→ WHAT IS REQUIRED: The lines below are to be quoted exactly, from the first through the one that contains "lug_count = 3; // [3:1:3]".

○ ○ ○ ○ ○

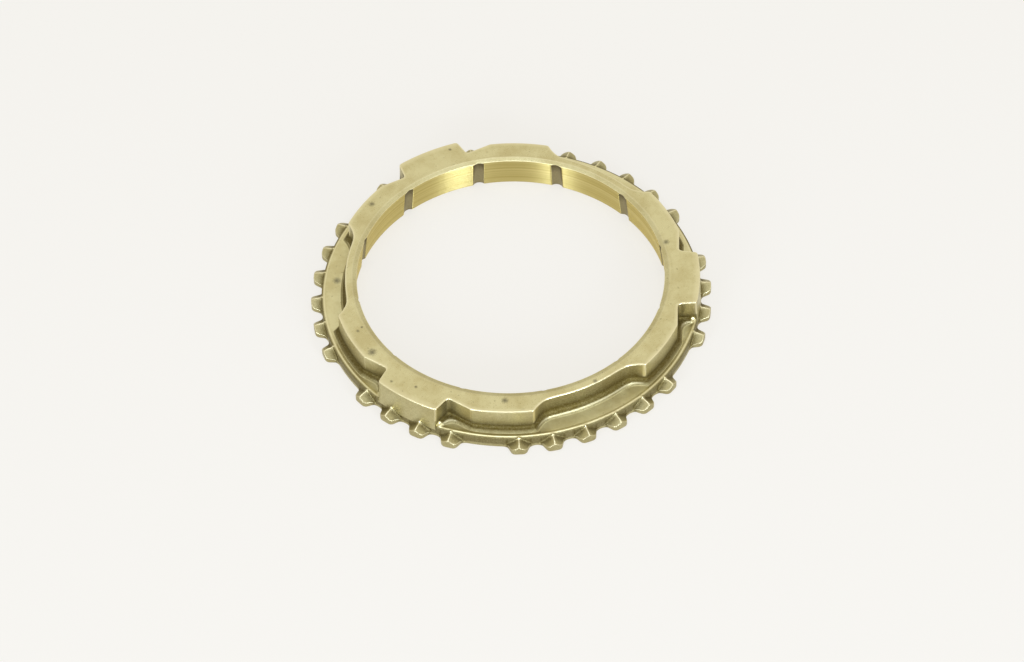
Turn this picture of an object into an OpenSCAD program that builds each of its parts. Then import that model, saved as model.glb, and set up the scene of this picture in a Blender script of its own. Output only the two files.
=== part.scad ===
// Synchronizer ring of a manual gearbox, forged in brass as one piece.
// The origin is on the axis, in the gear-side face. +Z points to the hub side.
// One of the three lugs is centred on +Y.

/* [Ring] */
// Height from the gear-side face to the hub-side face
ring_h = 11.4; // [10:0.1:14]
// Number of lugs, and of the patterns that repeat with them
lug_count = 3; // [3:1:3]

/* [Friction cone] */
// Diameter of the friction cone at its small end, on the hub side
cone_small_d = 91.6; // [88:0.1:93]
// Angle between the friction cone and the axis, in degrees
cone_half_angle = 7; // [6:0.25:8]
// Chamfer of the cone's large end, at the gear-side face
mouth_chamfer = 0.5; // [0.3:0.1:1.5]
// Radial width of the shallow bevel between the cone and the hub-side face
bevel_w = 1.6; // [0.8:0.1:1.8]
// How far that bevel falls towards the axis
bevel_drop = 0.4; // [0.2:0.05:0.8]

/* [Oil grooves] */
// Number of axial oil grooves in the friction cone
groove_count = 12; // [6:3:15]
// Width of a groove at the cone's surface
groove_w = 3.5; // [2.4:0.1:4]
// Depth of a groove below the cone's surface
groove_depth = 0.9; // [0.5:0.05:1.2]
// Radius of the corner at a groove's blind upper end
groove_corner_r = 0.9; // [0.4:0.1:1.1]
// How far a groove's blind end stays below the hub-side face
groove_land = 0.35; // [0.25:0.05:2]

/* [Hub wall] */
// Thickness of the wall on its wide arcs, from the cone's small end outwards
arc_wall = 7.45; // [6.9:0.05:8.2]
// Thickness of the wall at the bottom of its three recesses, measured the same way
recess_wall = 3.4; // [3:0.05:4.2]
// Angle that one recess spans at the wide arcs, in degrees
recess_angle = 40; // [36:1:46]
// Radius of the scoops that close a recess at both ends
recess_scoop_r = 12; // [9:0.5:15]
// Thickness of the wall in the middle of the flats that the lugs stand on
flat_wall = 4.1; // [3.8:0.05:4.8]
// Draft angle of the forged walls, in degrees
wall_draft = 2; // [1:0.25:3]
// Chamfer that wear has left on the upper outer edges
edge_break = 0.25; // [0.1:0.05:0.4]

/* [Lugs] */
// Radial width from the cone's small end to a lug's outer face, at the hub side
lug_reach = 10.5; // [9.7:0.05:10.6]
// Width of a lug at its outer face
lug_tip_w = 19.8; // [16:0.1:22]
// Width of a lug at its flat, above the bevel that fills the corner
lug_root_w = 21.2; // [17:0.1:24]
// Bevel on the two outer corners of a lug, seen along the axis
lug_corner = 0.6; // [0.2:0.1:1]
// Bevel that fills the corner between a lug and its flat
lug_fillet = 0.9; // [0.3:0.1:1.2]

/* [Flange] */
// Radial width from the cone's small end to the flange's outer wall
flange_w = 11; // [10.6:0.05:11.7]
// Height of the flange's web above the gear-side face
web_h = 3.6; // [3.4:0.05:4]
// How far the rim's crest stands above the web
rim_rise = 0.35; // [0.25:0.05:0.6]
// Radial width of the rim, from the web to the flange's outer wall
rim_w = 1.5; // [1:0.1:1.8]
// Radial width of the rounded shoulder outside the rim's crest
shoulder_w = 0.85; // [0.5:0.05:0.95]
// How far the shoulder falls from the crest to the flange's outer wall
shoulder_drop = 1.3; // [0.8:0.05:1.6]
// How far the ledge at the foot of the hub wall stands above the web
ledge_rise = 0.95; // [0.6:0.05:1.2]
// How far the ledge stands out from the hub wall
ledge_w = 1.2; // [0.9:0.05:1.4]
// Radial width and height of the bevel in the corner above the ledge
foot_bevel = 0.7; // [0.4:0.05:0.8]
// Chamfer of the flange's outer wall at the gear-side face
base_chamfer = 0.15; // [0.1:0.05:0.6]

/* [Teeth] */
// Number of tooth positions around the flange, taken or empty
tooth_positions = 36; // [30:6:42]
// Angle from a lug's centre to the empty position beside it, in degrees
tooth_gap_angle = 25; // [23:1:27]
// Radial length of a tooth, from the flange's outer wall to its tip
tooth_len = 3.2; // [2.4:0.1:5]
// Width of a tooth at its tip, before its corners are bevelled
tooth_tip_w = 4.1; // [3.4:0.1:4.6]
// Width of a tooth at its root, above the root's fillet
tooth_root_w = 6.3; // [5.2:0.1:6.8]
// Width and radial height of the bevel that fills the corner of a tooth's root
root_bevel = 0.55; // [0.2:0.05:0.8]
// Height of a tooth's ridge above the gear-side face, at the tip
ridge_h = 3.3; // [3:0.05:3.5]
// How far the ridge rises from the tip to the flange's outer wall
ridge_rise = 0.4; // [0.1:0.05:0.5]
// Angle between the two locking faces that meet in the ridge, in degrees
ridge_angle = 108; // [100:1:120]
// Chamfer of the tooth tips at the gear-side face
tip_chamfer = 0.4; // [0.1:0.05:0.8]
// Bevel on the two outer corners of a tooth, seen along the axis
tip_corner = 0.4; // [0.1:0.05:0.8]

/* [Hidden] */
$fn = 96;

// How far a cutter or a joined shape reaches past the surface that it meets
overrun = 2;

lug_pitch = 360 / lug_count;
tooth_pitch = 360 / tooth_positions;
groove_pitch = 360 / groove_count;

// Every radius is built outwards from the cone, so that the walls keep their widths
cone_small_r = cone_small_d / 2;
recess_r = cone_small_r + recess_wall;
wide_arc_r = cone_small_r + arc_wall;
flat_dist = cone_small_r + flat_wall;
lug_r = cone_small_r + lug_reach;
flange_r = cone_small_r + flange_w;
tip_r = flange_r + tooth_len;

// The cone's small end lies at the foot of the bevel
cone_top_z = ring_h - bevel_drop;
cone_slope = tan(cone_half_angle);
draft_slope = tan(wall_draft);
rim_inner_r = flange_r - rim_w;
crest_r = flange_r - shoulder_w;
crest_z = web_h + rim_rise;
ledge_z = web_h + ledge_rise;
ridge_tilt = atan(ridge_rise / (tip_r - flange_r));

// Distance from the axis at which the bevels of a lug's outer corners begin
lug_corner_y = sqrt(pow(lug_r, 2) - pow(lug_tip_w / 2, 2)) - lug_corner;

// The round cutter whose arc is as wide and as deep as a groove
groove_cut_r = (pow(groove_w / 2, 2) + pow(groove_depth, 2)) / (2 * groove_depth);
groove_len = ring_h - groove_land + overrun;

// The scoops bite into the recess wall a little, and their far side ends the recess
scoop_bite = 0.4;
scoop_dist = recess_r + recess_scoop_r - scoop_bite;
scoop_turn = acos(
    (pow(scoop_dist, 2) + pow(wide_arc_r, 2) - pow(recess_scoop_r, 2)) / (2 * scoop_dist * wide_arc_r)
);
scoop_angle = recess_angle / 2 - scoop_turn;

function cone_r(z) = cone_small_r + (cone_top_z - z) * cone_slope;
function drafted_r(top_r, z) = top_r + (ring_h - z) * draft_slope;

// Repeats its children at every lug, or midway between the lugs
module at_each_lug(turn = 0) {
    for (i = [0 : lug_count - 1])
        rotate(i * lug_pitch + turn)
            children();
}

// Outline of the hub wall seen along the axis, grown by the given width.
// It is wider than every wall on the arcs, where the turned shapes end it.
module hub_outline(grow) {
    difference() {
        circle(r = tip_r);
        at_each_lug()
            translate([-tip_r, flat_dist + grow])
                square([2 * tip_r, tip_r]);
        at_each_lug(lug_pitch / 2) {
            polygon([
                [0, 0],
                [-tip_r * tan(scoop_angle), tip_r],
                [tip_r * tan(scoop_angle), tip_r]
            ]);
            for (side = [-1, 1])
                rotate(side * scoop_angle)
                    translate([0, scoop_dist])
                        circle(r = recess_scoop_r - grow);
        }
    }
}

// Outline of one lug seen along the axis, grown by the given width
module lug_outline(grow) {
    root = lug_root_w / 2 + grow;
    tip = lug_tip_w / 2 + grow;
    polygon([
        [-root - lug_fillet, recess_r - overrun],
        [-root - lug_fillet, flat_dist + grow],
        [-root, flat_dist + grow + lug_fillet],
        [-tip, lug_corner_y],
        [-tip + lug_corner, lug_corner_y + lug_corner],
        [-tip + lug_corner, tip_r],
        [tip - lug_corner, tip_r],
        [tip - lug_corner, lug_corner_y + lug_corner],
        [tip, lug_corner_y],
        [root, flat_dist + grow + lug_fillet],
        [root + lug_fillet, flat_dist + grow],
        [root + lug_fillet, recess_r - overrun]
    ]);
}

// Turned wall with draft, a broken upper edge and a bevelled foot
module turned_wall(top_r, foot = 0) {
    foot_z = ledge_z - overrun;
    rotate_extrude()
        polygon(concat(
            [[cone_small_r - overrun, foot_z],
             [drafted_r(top_r, ledge_z) + foot, foot_z],
             [drafted_r(top_r, ledge_z) + foot, ledge_z]],
            foot > 0 ? [[drafted_r(top_r, ledge_z + foot), ledge_z + foot]] : [],
            [[drafted_r(top_r, ring_h - edge_break), ring_h - edge_break],
             [top_r - edge_break, ring_h],
             [cone_small_r - overrun, ring_h]]
        ));
}

// Hub wall: the recessed wall all round, the wide arcs, and the lugs
module hub_wall() {
    turned_wall(recess_r, foot_bevel);
    intersection() {
        turned_wall(wide_arc_r, foot_bevel);
        linear_extrude(ring_h + overrun)
            hub_outline(0);
    }
    intersection() {
        turned_wall(lug_r);
        linear_extrude(ring_h + overrun)
            at_each_lug()
                lug_outline(0);
    }
}

// Ledge that follows the foot of the hub wall, inside the rim
module ledge() {
    intersection() {
        cylinder(r = rim_inner_r, h = ledge_z);
        linear_extrude(ledge_z) {
            circle(r = drafted_r(recess_r, ledge_z) + ledge_w);
            intersection() {
                circle(r = drafted_r(wide_arc_r, ledge_z) + ledge_w);
                hub_outline(ledge_w);
            }
            at_each_lug()
                lug_outline(ledge_w);
        }
    }
}

// Flange: a flat web inside a raised rim, with a rounded shoulder and a
// chamfered lower edge
module flange() {
    rotate_extrude()
        polygon(concat(
            [[cone_small_r - overrun, 0],
             [flange_r - base_chamfer, 0],
             [flange_r, base_chamfer]],
            [for (turn = [90 : -30 : 0])
                [crest_r + shoulder_w * sin(turn),
                 crest_z - shoulder_drop * (1 - cos(turn))]],
            [[rim_inner_r, web_h],
             [cone_small_r - overrun, web_h]]
        ));
}

// One tooth on +Y: a tapered block under two locking faces that meet in a ridge
module tooth() {
    root_r = flange_r - rim_w / 2;
    roof_w = tooth_root_w + 2 * root_bevel;
    roof_drop = roof_w / 2 / tan(ridge_angle / 2);
    intersection() {
        linear_extrude(crest_z)
            polygon([
                [-tooth_root_w / 2 - root_bevel, root_r],
                [-tooth_root_w / 2 - root_bevel, flange_r],
                [-tooth_root_w / 2, flange_r + root_bevel],
                [-tooth_tip_w / 2, tip_r - tip_corner],
                [-tooth_tip_w / 2 + tip_corner, tip_r],
                [-tooth_tip_w / 2 + tip_corner, tip_r + overrun],
                [tooth_tip_w / 2 - tip_corner, tip_r + overrun],
                [tooth_tip_w / 2 - tip_corner, tip_r],
                [tooth_tip_w / 2, tip_r - tip_corner],
                [tooth_root_w / 2, flange_r + root_bevel],
                [tooth_root_w / 2 + root_bevel, flange_r],
                [tooth_root_w / 2 + root_bevel, root_r]
            ]);
        translate([0, tip_r, ridge_h])
            rotate([-ridge_tilt, 0, 0])
                translate([0, root_r - tip_r - overrun, 0])
                    rotate([90, 0, 180])
                        linear_extrude(tip_r - root_r + 2 * overrun)
                            polygon([
                                [-roof_w / 2, -crest_z - overrun],
                                [-roof_w / 2, -roof_drop],
                                [0, 0],
                                [roof_w / 2, -roof_drop],
                                [roof_w / 2, -crest_z - overrun]
                            ]);
    }
}

// The ring of teeth, turned to the tip diameter, with an empty position on
// each side of every lug
module teeth() {
    intersection() {
        rotate_extrude()
            polygon([
                [cone_small_r, 0],
                [tip_r - tip_chamfer, 0],
                [tip_r, tip_chamfer],
                [tip_r, ring_h],
                [cone_small_r, ring_h]
            ]);
        union() {
            for (i = [0 : tooth_positions - 1]) {
                turn = (i + 0.5) * tooth_pitch;
                from_lug = abs((turn + lug_pitch / 2) % lug_pitch - lug_pitch / 2);
                if (abs(from_lug - tooth_gap_angle) > tooth_pitch / 2)
                    rotate(turn)
                        tooth();
            }
        }
    }
}

// Space inside the ring: the bevel, the friction cone and its chamfered mouth
module cone_bore() {
    rotate_extrude()
        polygon([
            [0, -overrun],
            [cone_r(mouth_chamfer) + mouth_chamfer + overrun, -overrun],
            [cone_r(mouth_chamfer), mouth_chamfer],
            [cone_small_r, cone_top_z],
            [cone_small_r + bevel_w, ring_h],
            [cone_small_r + bevel_w, ring_h + overrun],
            [0, ring_h + overrun]
        ]);
}

// Round-nosed cutter of one oil groove, laid along the cone's wall on +Y
module groove_cutter() {
    translate([0, cone_r(0) + groove_depth - groove_cut_r, 0])
        rotate([cone_half_angle, 0, 0])
            translate([0, 0, -overrun])
                rotate_extrude()
                    polygon(concat(
                        [[0, 0], [groove_cut_r, 0]],
                        [for (turn = [0 : 15 : 90])
                            [groove_cut_r - groove_corner_r * (1 - cos(turn)),
                             groove_len - groove_corner_r * (1 - sin(turn))]],
                        [[0, groove_len]]
                    ));
}

module synchronizer_ring() {
    color("#B9AC6B")
        difference() {
            union() {
                flange();
                ledge();
                hub_wall();
                teeth();
            }
            cone_bore();
            for (i = [0 : groove_count - 1])
                rotate((i + 0.5) * groove_pitch)
                    groove_cutter();
        }
}

synchronizer_ring();
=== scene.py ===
"""Looks of a brass synchronizer ring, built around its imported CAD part.

The ring is one forging, so it is one closed skin: a section loop in the plane of the axis,
carried round the axis while its radii and heights change with the angle. Every size is in
millimetres until the mesh is made. Angles are in degrees, counted counter-clockwise from
the lug that stands on +Y.
"""

from __future__ import annotations

import logging
import math
from collections.abc import Callable
from dataclasses import dataclass, field
from enum import Enum

import bpy
import numpy as np
from mathutils import Matrix

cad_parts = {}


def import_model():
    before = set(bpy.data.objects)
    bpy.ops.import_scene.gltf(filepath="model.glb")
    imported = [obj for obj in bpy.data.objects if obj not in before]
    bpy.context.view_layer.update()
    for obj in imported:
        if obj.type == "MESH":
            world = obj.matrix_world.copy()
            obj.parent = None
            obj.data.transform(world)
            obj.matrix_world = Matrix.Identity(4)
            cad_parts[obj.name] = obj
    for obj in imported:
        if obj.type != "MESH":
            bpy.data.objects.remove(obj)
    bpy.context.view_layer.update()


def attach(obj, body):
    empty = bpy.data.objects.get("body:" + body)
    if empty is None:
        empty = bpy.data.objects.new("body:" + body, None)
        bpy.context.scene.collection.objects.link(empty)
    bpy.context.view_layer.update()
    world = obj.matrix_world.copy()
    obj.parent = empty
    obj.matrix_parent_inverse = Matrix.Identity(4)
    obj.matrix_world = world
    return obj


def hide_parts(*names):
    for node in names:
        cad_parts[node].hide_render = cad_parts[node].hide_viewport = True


LOG = logging.getLogger("synchronizer_ring")

MM = 0.001
PHOTO_WIDTH = 1024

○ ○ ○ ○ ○

→ ANSWER IN FULL:
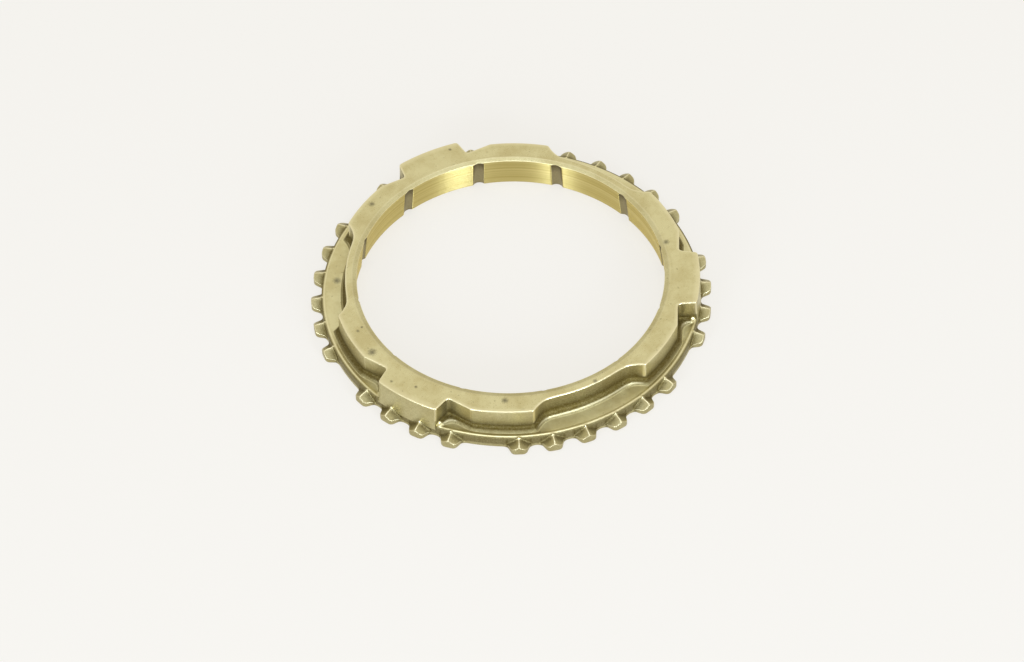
Turn this picture of an object into an OpenSCAD program that builds each of its parts. Then import that model, saved as model.glb, and set up the scene of this picture in a Blender script of its own. Output only the two files.
=== part.scad ===
// Synchronizer ring of a manual gearbox, forged in brass as one piece.
// The origin is on the axis, in the gear-side face. +Z points to the hub side.
// One of the three lugs is centred on +Y.

/* [Ring] */
// Height from the gear-side face to the hub-side face
ring_h = 11.4; // [10:0.1:14]
// Number of lugs, and of the patterns that repeat with them
lug_count = 3; // [3:1:3]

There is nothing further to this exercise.